A Pennsylvania employer challenging an award of unemployment compensation failed to establish willful misconduct based on an alleged code of conduct violation.
For roughly 13 years, the fired employee worked as a food service manager for a drug and alcohol treatment center. The employer regularly assigned residents of the treatment facility to assist in the kitchen without providing the fired employee with background information on the residents.
On a chaotic day, the fired employee was on the phone placing a time sensitive food order when a resident informed the fired employee that the garbage truck urgently needed the fired employee to move her car so that the garbage truck could empty the dumpster. The fired employee was heading to the door to move her car when a resident informed her that he had a driver’s license and could move her car so that she could continue her telephone conversation. The fired employee gave the resident her keys and he moved her car roughly 20 feet to allow the garbage truck access to the dumpster.

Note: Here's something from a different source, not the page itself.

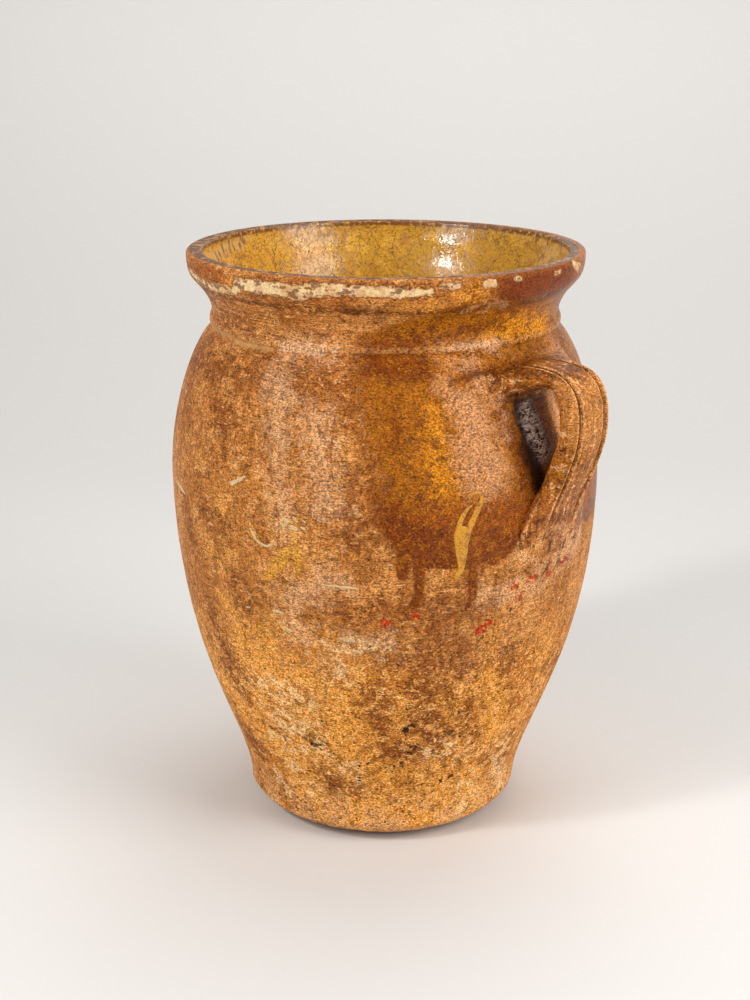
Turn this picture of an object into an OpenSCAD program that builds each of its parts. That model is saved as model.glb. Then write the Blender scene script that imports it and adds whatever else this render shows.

It was later revealed that the resident did not have a valid driver’s license. Subsequently, the employer fired the employee and challenged the Unemployment Compensation Board of Review’s award of unemployment to the employee. The employer appealed the award and argued that the fired employee engaged in willful misconduct when she violated the Employer’s code of ethics/code of conduct.
Specifically, the section of the employer’s code of ethics that the employer cited, prohibited unprofessional conduct such as intimae relationships with residents and interactions in which money exchanged hands. The Commonwealth Court of Pennsylvania found that this case did not fall into one of those categories and that to apply the cited rule to an instance where an employee allows a resident to move her car a short distance would stretch the employer’s rule too far.
In sum the court did not find that the employer met its burden of establishing willful misconduct because the employer maintained no rule specifically prohibiting the fired employee’s actions or prohibiting residents from operating a motor vehicle while at the facility.
Colonial House v. Unemployment Comp. Bd. of Review, 2017 Pa. Commw. LEXIS 913 (Nov. 14, 2017).